(begin)

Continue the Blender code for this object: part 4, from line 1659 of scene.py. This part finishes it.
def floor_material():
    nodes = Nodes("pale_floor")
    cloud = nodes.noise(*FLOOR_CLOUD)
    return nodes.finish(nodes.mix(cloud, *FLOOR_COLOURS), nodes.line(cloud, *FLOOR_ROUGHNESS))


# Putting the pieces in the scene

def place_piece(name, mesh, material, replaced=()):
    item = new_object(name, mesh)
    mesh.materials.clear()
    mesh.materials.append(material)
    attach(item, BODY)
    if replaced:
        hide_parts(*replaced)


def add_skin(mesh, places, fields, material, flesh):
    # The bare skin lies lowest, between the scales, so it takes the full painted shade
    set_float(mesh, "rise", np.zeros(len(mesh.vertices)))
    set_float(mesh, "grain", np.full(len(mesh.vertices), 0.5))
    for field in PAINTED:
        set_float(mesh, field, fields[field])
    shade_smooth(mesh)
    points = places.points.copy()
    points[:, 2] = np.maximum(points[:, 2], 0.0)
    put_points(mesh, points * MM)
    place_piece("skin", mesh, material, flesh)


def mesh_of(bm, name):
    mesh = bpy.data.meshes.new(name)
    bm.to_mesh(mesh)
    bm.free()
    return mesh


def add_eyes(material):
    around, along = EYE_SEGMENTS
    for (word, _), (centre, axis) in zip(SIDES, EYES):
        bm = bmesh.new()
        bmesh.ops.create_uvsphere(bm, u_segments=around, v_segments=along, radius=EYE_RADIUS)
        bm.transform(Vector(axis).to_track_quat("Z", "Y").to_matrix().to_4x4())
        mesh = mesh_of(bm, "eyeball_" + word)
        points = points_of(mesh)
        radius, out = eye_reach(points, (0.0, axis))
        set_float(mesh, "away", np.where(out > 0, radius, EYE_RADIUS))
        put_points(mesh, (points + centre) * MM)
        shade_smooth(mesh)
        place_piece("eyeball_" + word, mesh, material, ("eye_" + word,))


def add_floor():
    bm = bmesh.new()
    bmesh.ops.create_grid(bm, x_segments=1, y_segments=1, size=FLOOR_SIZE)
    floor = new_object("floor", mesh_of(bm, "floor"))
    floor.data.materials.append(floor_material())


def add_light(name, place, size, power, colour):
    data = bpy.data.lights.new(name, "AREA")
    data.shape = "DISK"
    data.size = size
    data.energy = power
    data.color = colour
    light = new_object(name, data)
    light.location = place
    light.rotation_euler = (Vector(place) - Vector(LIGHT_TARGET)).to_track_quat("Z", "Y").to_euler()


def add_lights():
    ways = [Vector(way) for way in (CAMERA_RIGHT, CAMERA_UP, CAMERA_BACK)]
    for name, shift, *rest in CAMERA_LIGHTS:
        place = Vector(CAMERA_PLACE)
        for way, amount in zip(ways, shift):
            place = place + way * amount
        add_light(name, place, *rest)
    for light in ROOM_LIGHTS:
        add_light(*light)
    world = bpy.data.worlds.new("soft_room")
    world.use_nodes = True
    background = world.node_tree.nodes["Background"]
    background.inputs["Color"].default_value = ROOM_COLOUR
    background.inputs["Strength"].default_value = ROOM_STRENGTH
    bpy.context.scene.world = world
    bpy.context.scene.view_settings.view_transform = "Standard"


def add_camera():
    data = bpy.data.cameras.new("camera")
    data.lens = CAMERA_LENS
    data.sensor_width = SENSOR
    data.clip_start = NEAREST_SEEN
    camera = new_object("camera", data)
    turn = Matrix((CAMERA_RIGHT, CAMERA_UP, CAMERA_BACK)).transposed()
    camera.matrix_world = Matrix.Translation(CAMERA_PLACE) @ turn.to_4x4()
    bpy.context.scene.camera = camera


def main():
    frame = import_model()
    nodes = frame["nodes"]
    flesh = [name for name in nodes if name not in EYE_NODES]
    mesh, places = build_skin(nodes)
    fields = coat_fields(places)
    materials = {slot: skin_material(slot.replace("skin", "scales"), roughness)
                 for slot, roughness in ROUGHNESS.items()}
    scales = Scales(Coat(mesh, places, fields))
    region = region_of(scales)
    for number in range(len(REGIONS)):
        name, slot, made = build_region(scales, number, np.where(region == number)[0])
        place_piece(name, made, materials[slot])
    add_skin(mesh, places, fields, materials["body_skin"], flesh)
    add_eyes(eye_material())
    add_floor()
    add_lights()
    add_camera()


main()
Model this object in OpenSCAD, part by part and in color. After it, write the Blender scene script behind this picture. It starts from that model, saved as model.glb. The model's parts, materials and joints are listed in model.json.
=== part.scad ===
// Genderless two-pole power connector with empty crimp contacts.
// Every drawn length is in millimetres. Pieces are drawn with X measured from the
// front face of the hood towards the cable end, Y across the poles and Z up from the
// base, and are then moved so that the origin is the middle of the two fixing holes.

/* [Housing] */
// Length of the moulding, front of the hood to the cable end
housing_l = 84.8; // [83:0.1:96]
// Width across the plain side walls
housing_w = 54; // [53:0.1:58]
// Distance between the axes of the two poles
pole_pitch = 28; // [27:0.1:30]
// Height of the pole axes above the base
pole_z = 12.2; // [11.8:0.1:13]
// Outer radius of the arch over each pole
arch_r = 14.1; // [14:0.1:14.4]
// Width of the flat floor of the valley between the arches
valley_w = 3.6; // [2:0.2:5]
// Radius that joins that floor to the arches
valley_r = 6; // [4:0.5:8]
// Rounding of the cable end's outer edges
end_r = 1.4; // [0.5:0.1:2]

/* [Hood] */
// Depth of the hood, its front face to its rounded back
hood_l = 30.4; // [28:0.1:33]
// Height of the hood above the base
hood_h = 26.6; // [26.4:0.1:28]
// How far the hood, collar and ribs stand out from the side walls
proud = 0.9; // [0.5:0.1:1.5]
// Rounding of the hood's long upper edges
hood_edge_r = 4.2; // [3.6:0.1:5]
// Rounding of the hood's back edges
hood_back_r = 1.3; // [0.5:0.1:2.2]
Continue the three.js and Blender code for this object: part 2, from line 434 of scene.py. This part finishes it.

(end)

What you are asked to do — Return every entry verbatim.

Response —
Continue the Blender code for this object: part 4, from line 1659 of scene.py. This part finishes it.
def floor_material():
    nodes = Nodes("pale_floor")
    cloud = nodes.noise(*FLOOR_CLOUD)
    return nodes.finish(nodes.mix(cloud, *FLOOR_COLOURS), nodes.line(cloud, *FLOOR_ROUGHNESS))


# Putting the pieces in the scene

def place_piece(name, mesh, material, replaced=()):
    item = new_object(name, mesh)
    mesh.materials.clear()
    mesh.materials.append(material)
    attach(item, BODY)
    if replaced:
        hide_parts(*replaced)


def add_skin(mesh, places, fields, material, flesh):
    # The bare skin lies lowest, between the scales, so it takes the full painted shade
    set_float(mesh, "rise", np.zeros(len(mesh.vertices)))
    set_float(mesh, "grain", np.full(len(mesh.vertices), 0.5))
    for field in PAINTED:
        set_float(mesh, field, fields[field])
    shade_smooth(mesh)
    points = places.points.copy()
    points[:, 2] = np.maximum(points[:, 2], 0.0)
    put_points(mesh, points * MM)
    place_piece("skin", mesh, material, flesh)


def mesh_of(bm, name):
    mesh = bpy.data.meshes.new(name)
    bm.to_mesh(mesh)
    bm.free()
    return mesh


def add_eyes(material):
    around, along = EYE_SEGMENTS
    for (word, _), (centre, axis) in zip(SIDES, EYES):
        bm = bmesh.new()
        bmesh.ops.create_uvsphere(bm, u_segments=around, v_segments=along, radius=EYE_RADIUS)
        bm.transform(Vector(axis).to_track_quat("Z", "Y").to_matrix().to_4x4())
        mesh = mesh_of(bm, "eyeball_" + word)
        points = points_of(mesh)
        radius, out = eye_reach(points, (0.0, axis))
        set_float(mesh, "away", np.where(out > 0, radius, EYE_RADIUS))
        put_points(mesh, (points + centre) * MM)
        shade_smooth(mesh)
        place_piece("eyeball_" + word, mesh, material, ("eye_" + word,))


def add_floor():
    bm = bmesh.new()
    bmesh.ops.create_grid(bm, x_segments=1, y_segments=1, size=FLOOR_SIZE)
    floor = new_object("floor", mesh_of(bm, "floor"))
    floor.data.materials.append(floor_material())


def add_light(name, place, size, power, colour):
    data = bpy.data.lights.new(name, "AREA")
    data.shape = "DISK"
    data.size = size
    data.energy = power
    data.color = colour
    light = new_object(name, data)
    light.location = place
    light.rotation_euler = (Vector(place) - Vector(LIGHT_TARGET)).to_track_quat("Z", "Y").to_euler()


def add_lights():
    ways = [Vector(way) for way in (CAMERA_RIGHT, CAMERA_UP, CAMERA_BACK)]
    for name, shift, *rest in CAMERA_LIGHTS:
        place = Vector(CAMERA_PLACE)
        for way, amount in zip(ways, shift):
            place = place + way * amount
        add_light(name, place, *rest)
    for light in ROOM_LIGHTS:
        add_light(*light)
    world = bpy.data.worlds.new("soft_room")
    world.use_nodes = True
    background = world.node_tree.nodes["Background"]
    background.inputs["Color"].default_value = ROOM_COLOUR
    background.inputs["Strength"].default_value = ROOM_STRENGTH
    bpy.context.scene.world = world
    bpy.context.scene.view_settings.view_transform = "Standard"


def add_camera():
    data = bpy.data.cameras.new("camera")
    data.lens = CAMERA_LENS
    data.sensor_width = SENSOR
    data.clip_start = NEAREST_SEEN
    camera = new_object("camera", data)
    turn = Matrix((CAMERA_RIGHT, CAMERA_UP, CAMERA_BACK)).transposed()
    camera.matrix_world = Matrix.Translation(CAMERA_PLACE) @ turn.to_4x4()
    bpy.context.scene.camera = camera


def main():
    frame = import_model()
    nodes = frame["nodes"]
    flesh = [name for name in nodes if name not in EYE_NODES]
    mesh, places = build_skin(nodes)
    fields = coat_fields(places)
    materials = {slot: skin_material(slot.replace("skin", "scales"), roughness)
                 for slot, roughness in ROUGHNESS.items()}
    scales = Scales(Coat(mesh, places, fields))
    region = region_of(scales)
    for number in range(len(REGIONS)):
        name, slot, made = build_region(scales, number, np.where(region == number)[0])
        place_piece(name, made, materials[slot])
    add_skin(mesh, places, fields, materials["body_skin"], flesh)
    add_eyes(eye_material())
    add_floor()
    add_lights()
    add_camera()


main()
Model this object in OpenSCAD, part by part and in color. After it, write the Blender scene script behind this picture. It starts from that model, saved as model.glb. The model's parts, materials and joints are listed in model.json.
=== part.scad ===
// Genderless two-pole power connector with empty crimp contacts.
// Every drawn length is in millimetres. Pieces are drawn with X measured from the
// front face of the hood towards the cable end, Y across the poles and Z up from the
// base, and are then moved so that the origin is the middle of the two fixing holes.

/* [Housing] */
// Length of the moulding, front of the hood to the cable end
housing_l = 84.8; // [83:0.1:96]
// Width across the plain side walls
housing_w = 54; // [53:0.1:58]
// Distance between the axes of the two poles
pole_pitch = 28; // [27:0.1:30]
// Height of the pole axes above the base
pole_z = 12.2; // [11.8:0.1:13]
// Outer radius of the arch over each pole
arch_r = 14.1; // [14:0.1:14.4]
// Width of the flat floor of the valley between the arches
valley_w = 3.6; // [2:0.2:5]
// Radius that joins that floor to the arches
valley_r = 6; // [4:0.5:8]
// Rounding of the cable end's outer edges
end_r = 1.4; // [0.5:0.1:2]

/* [Hood] */
// Depth of the hood, its front face to its rounded back
hood_l = 30.4; // [28:0.1:33]
// Height of the hood above the base
hood_h = 26.6; // [26.4:0.1:28]
// How far the hood, collar and ribs stand out from the side walls
proud = 0.9; // [0.5:0.1:1.5]
// Rounding of the hood's long upper edges
hood_edge_r = 4.2; // [3.6:0.1:5]
// Rounding of the hood's back edges
hood_back_r = 1.3; // [0.5:0.1:2.2]
Continue the three.js and Blender code for this object: part 2, from line 434 of scene.py. This part finishes it.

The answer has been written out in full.